Cependant, Andy Haldane, chef économiste de la Banque d'Angleterre déclarait le 5 janvier, "le risque a plus été repoussé qu'il n'a été écarté". "Il y a eu plus de résilience chez les consommateurs et dans le domaine de la construction que nous ne l'avions anticipé. Cela a-t-il fondamentalement modifié notre perception de l'économie pour les prochaines années ? Pas vraiment. Cela est plus une question de "timing" que d'une réévaluation fondamentale de l'économie"

Haldane redoute une ponction sur le pouvoir d'achat en raison de la pression à la hausse sur les prix. De la même façon, le FMI indiquait en octobre qu'un ralentissement économique se produirait dans le courant de l'année 2017, avec une croissance attendue de 1.1%, ce qui est quand même assez loin d'une dépression, surtout dans un pays qui ne compte que 4.8% de chômeurs.

Ce qui est clair, c'est que la Banque d'Angleterre a correctement géré les évènements post Brexit. Elle aurait pu lutter contre la chute de la livre en remontant ses taux, ce qui aurait provoqué un ralentissement sévère, et lui aurait donné raison par rapport à ses prévisions. Mais le travail a été fait correctement, et si la politique monétaire est correctement menée dans le courant des prochaines années, l'impact du Brexit pourra au moins être absorbé en partie. L'économie du Royaume connaîtra un ralentissement de sa croissance réelle en raison de l'inflation, mais cela aurait pu être bien pire avec une Banque centrale moins "tolérante".

Le gouvernement britannique devra également faire face à quelques menaces budgétaires.
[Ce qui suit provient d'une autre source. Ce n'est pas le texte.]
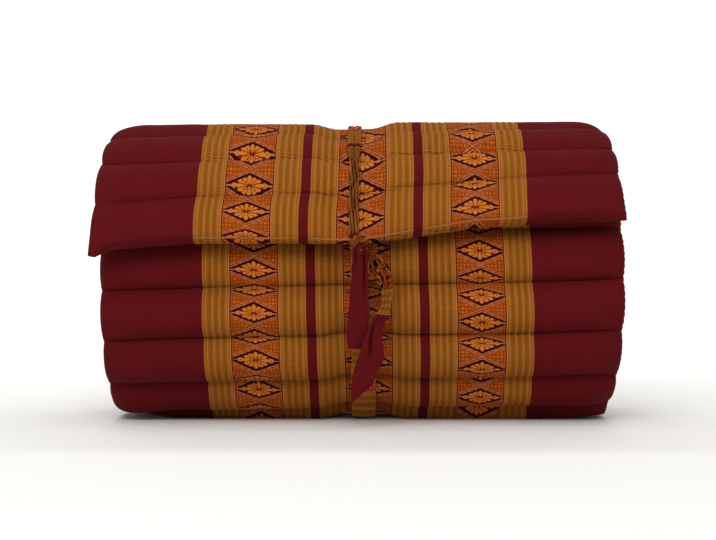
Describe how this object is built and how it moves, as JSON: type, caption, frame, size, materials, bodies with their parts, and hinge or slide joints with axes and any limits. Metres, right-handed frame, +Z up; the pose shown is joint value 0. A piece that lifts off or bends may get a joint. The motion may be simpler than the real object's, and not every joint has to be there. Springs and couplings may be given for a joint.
{
  "type": "roll-up floor mattress",
  "caption": "Crosswise quilted, stuffed floor mattress rolled up into a drum and tied round the middle with a cloth strap that is knotted at the free end.",
  "frame": {"origin": "centre of the bounding box in plan, on the floor under the roll", "axes": "+X along the axis of the roll, to the right when looking at the knot; -Y towards the front, where the free end and the knot are; +Z up"},
  "size_m": [0.504, 0.3203, 0.3009],
  "materials": {
    "maroon_cotton_case": "matt woven cotton",
    "gold_brocade_strap": "matt woven brocade",
    "knotted_strap": "matt woven cotton",
    "maroon_strap": "matt woven cotton",
    "creased_strap": "matt woven cotton"
  },
  "bodies": {
    "root": {"mattress": "maroon_cotton_case", "tie_band": "gold_brocade_strap", "tie_knot": "knotted_strap", "short_tail": "maroon_strap", "long_tail": "creased_strap"}
  },
  "joints": []
}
En effet, alors que certaines dépenses relatives aux Universités, ou à l'agirculture, prises en charge précédemment par l'Union, seront dorénavant prises en charge par Londres. Il est possible que le gouvernement se trouve également contraint de faire quelques "cadeaux" pour compenser l'impact du Brexit dans certains secteurs d'activités, on peut penser au 1.8 milliards de financement européen destiné à la recherche et développement. 

Comment expliquer les erreurs commises, qui laissaient entendre que le Brexit serait désastreux pour l'économie du pays ?
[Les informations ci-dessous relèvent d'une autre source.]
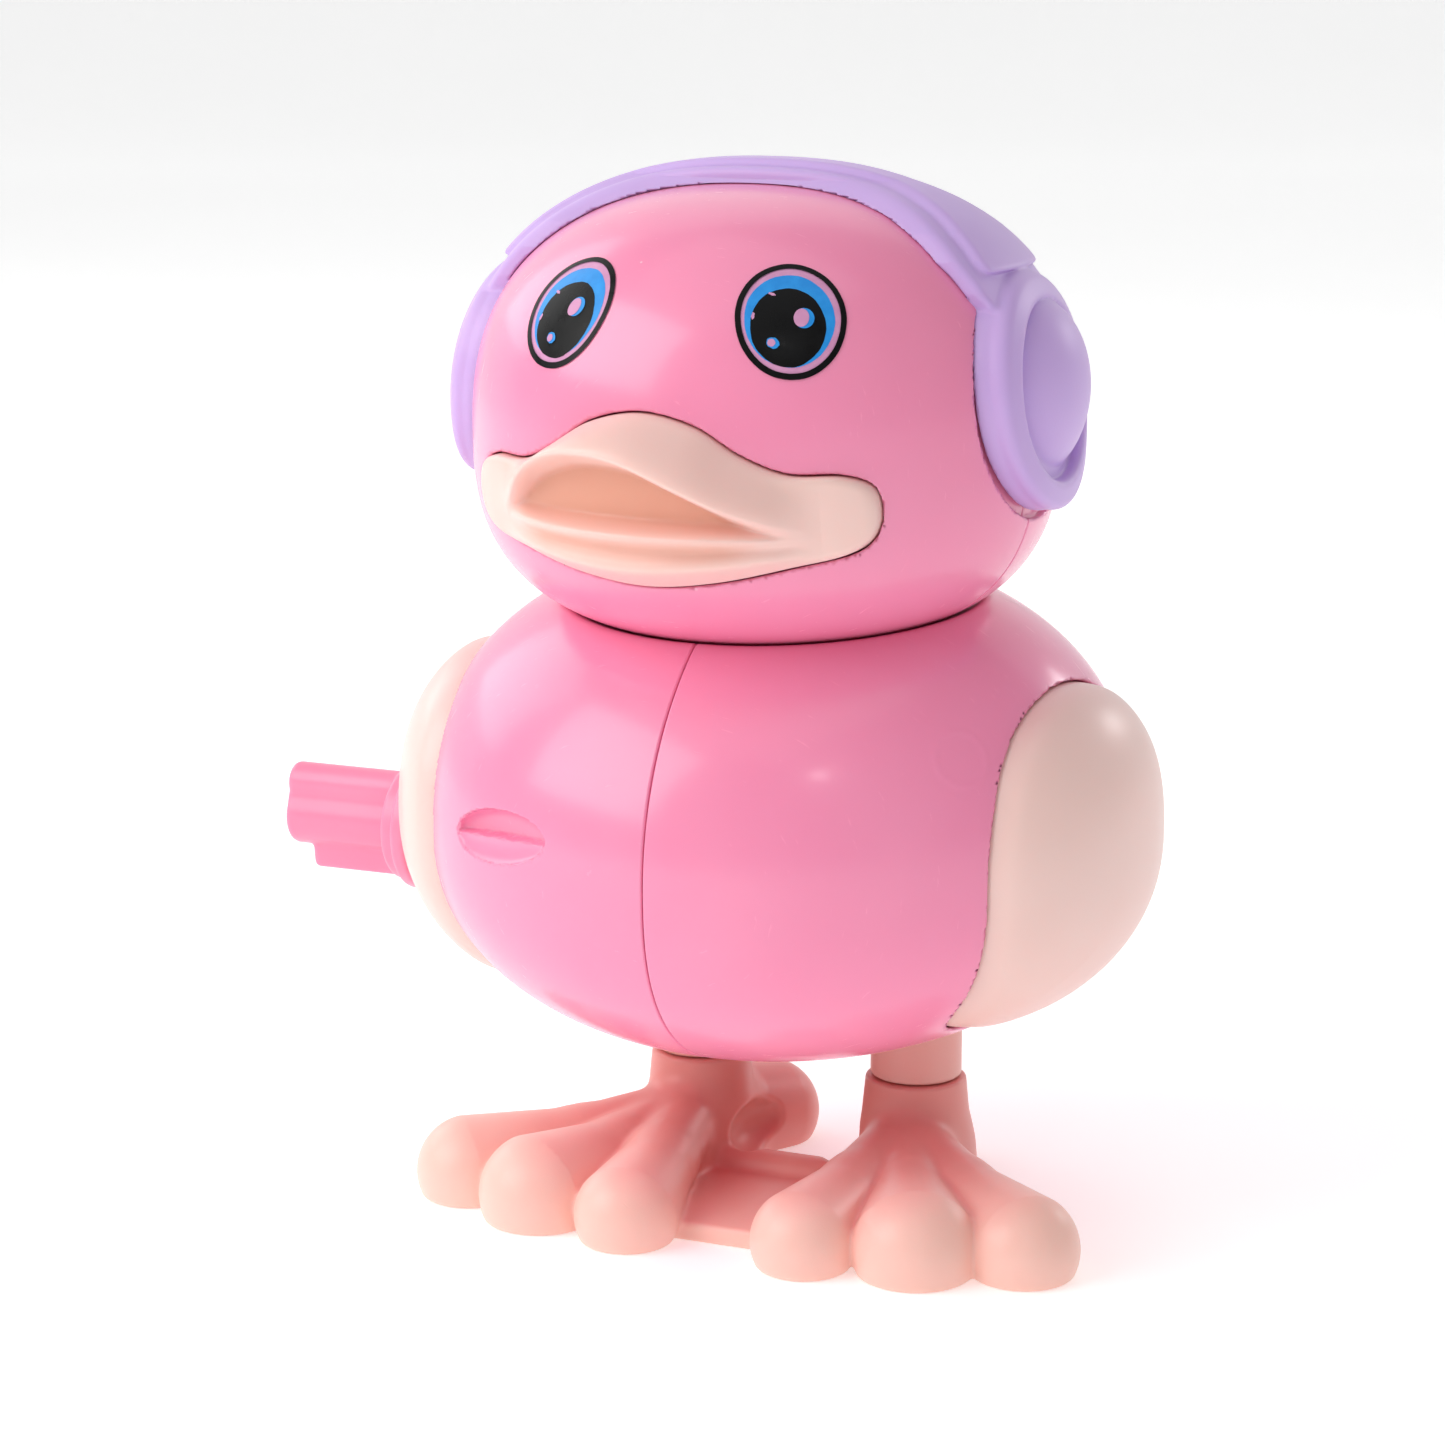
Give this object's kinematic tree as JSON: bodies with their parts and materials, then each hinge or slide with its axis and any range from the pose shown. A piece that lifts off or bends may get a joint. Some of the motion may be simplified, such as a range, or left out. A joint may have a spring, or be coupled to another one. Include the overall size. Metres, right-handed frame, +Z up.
{
  "type": "wind-up hopping toy",
  "caption": "Wind-up hopping duck toy with headphones: round pink body rocking on one-piece webbed feet, turning head, side winding key and a small clockwork motor inside.",
  "frame": {"origin": "on the ground, under the middle of the plate that joins the two feet", "axes": "+Z up; -Y the way the duck looks; +X towards its left, away from the winding key"},
  "size_m": [0.0784, 0.0648, 0.0886],
  "materials": {
    "pink_shell": "glossy injection-moulded pink",
    "cream": "satin-gloss cream moulding",
    "purple": "satin lavender moulding",
    "peach": "satin peach moulding",
    "key_pink": "glossy pink moulding",
    "case_plastic": "natural moulded plastic",
    "gear_plastic": "natural acetal",
    "steel": "plain drawn steel",
    "spring_steel": "blued spring steel"
  },
  "bodies": {
    "feet": {"feet": "peach", "leg_left": "peach", "leg_right": "peach"},
    "body": {"body_shell_left": "pink_shell", "body_shell_right": "pink_shell", "wing_left": "cream", "wing_right": "cream", "motor_case_left": "case_plastic", "motor_case_right": "case_plastic", "mainspring": "spring_steel", "pivot_shaft": "steel", "body_screw_upper": "steel", "body_screw_lower": "steel", "motor_screw_1": "steel", "motor_screw_2": "steel", "motor_screw_3": "steel"},
    "head": {"head_shell_front": "pink_shell", "head_shell_rear": "pink_shell", "beak": "cream", "headphones": "purple", "neck_spool": "case_plastic", "head_screw_left": "steel", "head_screw_right": "steel"},
    "key": {"winding_key": "key_pink", "winding_arbor": "steel", "ratchet_wheel": "steel"},
    "great_wheel": {"great_wheel": "gear_plastic", "click_spring": "spring_steel"},
    "crank": {"crank_shaft": "gear_plastic", "crank_disc_left": "gear_plastic", "crank_disc_right": "gear_plastic"},
    "governor": {"governor_wheel": "gear_plastic"},
    "escape": {"escape_wheel": "gear_plastic"},
    "pallet": {"pallet": "gear_plastic"}
  },
  "joints": [
    {"name": "leg_rock", "type": "hinge", "parent": "feet", "child": "body", "pos_m": [0, 0.0086, 0.0222], "axis": [1, 0, 0], "range_deg": [-9, 9]},
    {"name": "head_turn", "type": "hinge", "parent": "body", "child": "head", "pos_m": [0, -0.003, 0.0501], "axis": [0, 0, 1], "continuous": true},
    {"name": "key_turn", "type": "hinge", "parent": "body", "child": "key", "pos_m": [0, 0, 0.0299], "axis": [1, 0, 0], "range_deg": [0, 1080]},
    {"name": "crank_spin", "type": "hinge", "parent": "body", "child": "crank", "pos_m": [0, 0.009, 0.03665], "axis": [1, 0, 0], "range_deg": [-180, 180]},
    {"name": "great_wheel_spin", "type": "hinge", "parent": "body", "child": "great_wheel", "pos_m": [0, 0, 0.0299], "axis": [1, 0, 0], "range_deg": [-45, 45]},
    {"name": "governor_spin", "type": "hinge", "parent": "body", "child": "governor", "pos_m": [0, -0.0102, 0.03465], "axis": [1, 0, 0], "range_deg": [-180, 180]},
    {"name": "escape_spin", "type": "hinge", "parent": "body", "child": "escape", "pos_m": [0, -0.0147, 0.02686], "axis": [1, 0, 0], "range_deg": [-540, 540]},
    {"name": "pallet_rock", "type": "hinge", "parent": "body", "child": "pallet", "pos_m": [0, -0.00937, 0.02513], "axis": [1, 0, 0], "range_deg": [-3, 3]}
  ],
  "couplings": [
    {"joint": "crank_spin", "follows": "leg_rock", "ratio": -10},
    {"joint": "great_wheel_spin", "follows": "leg_rock", "ratio": 2.5},
    {"joint": "governor_spin", "follows": "leg_rock", "ratio": -10},
    {"joint": "escape_spin", "follows": "leg_rock", "ratio": 30}
  ]
}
Il y a plusieurs aspects. Le premier est politique, il s'agissait de faire peur aux électeurs sur des bases qui sous estimaient largement les capacités de réaction d'une Banque centrale compétente. Il est évident que les perspectives les plus sombres ont été accentuées au maximum par ceux qui souhaitaient rester au sein de l'UE. Ce n'est pas une nouveauté, mais cela pose quand même de sérieuses questions sur la crédibilité du discours. Entre le Brexit et Donald Trump, les électeurs des démocraties libérales seront maintenant plus difficiles à convaincre. Ensuite, il ne faut pas non plus négliger le fait que le Brexit n'a pas eu lieu, et que ses conditions ne sont pas encore fixées. Les incertitudes sont donc encore nombreuses, notamment pour les entreprises qui attendent de voir. Et il est tout à fait clair que la sortie du Royaume Uni du marché commun aura un impact. Tout dépendra de comment celui-ci sera géré.

Mais clairement, ce qui a été sous-estimé depuis le départ, c'est le pouvoir de la monnaie. Alors que les discours classiques laissent entendre que les Banques centrales sont au bout de ce qu'elles peuvent faire, que leurs limites sont atteintes etc…la Banque d'Angleterre a pu démontrer qu'elle avait encore les moyens d'agir. Elle a abaissé ses taux en août 2016, passant de 0.5% à 0.25%, et ce, alors même que la livre était en chute libre, c’est-à-dire qu'elle a accompagné cette chute. Cette décision a permis de soutenir la demande intérieure au moment du choc, et l'économie du pays a pu profiter de la faiblesse de sa monnaie. Et depuis le début du mois de novembre, la livre a refait une partie de son retard sur l'euro, reprenant 6% sur la monnaie unique.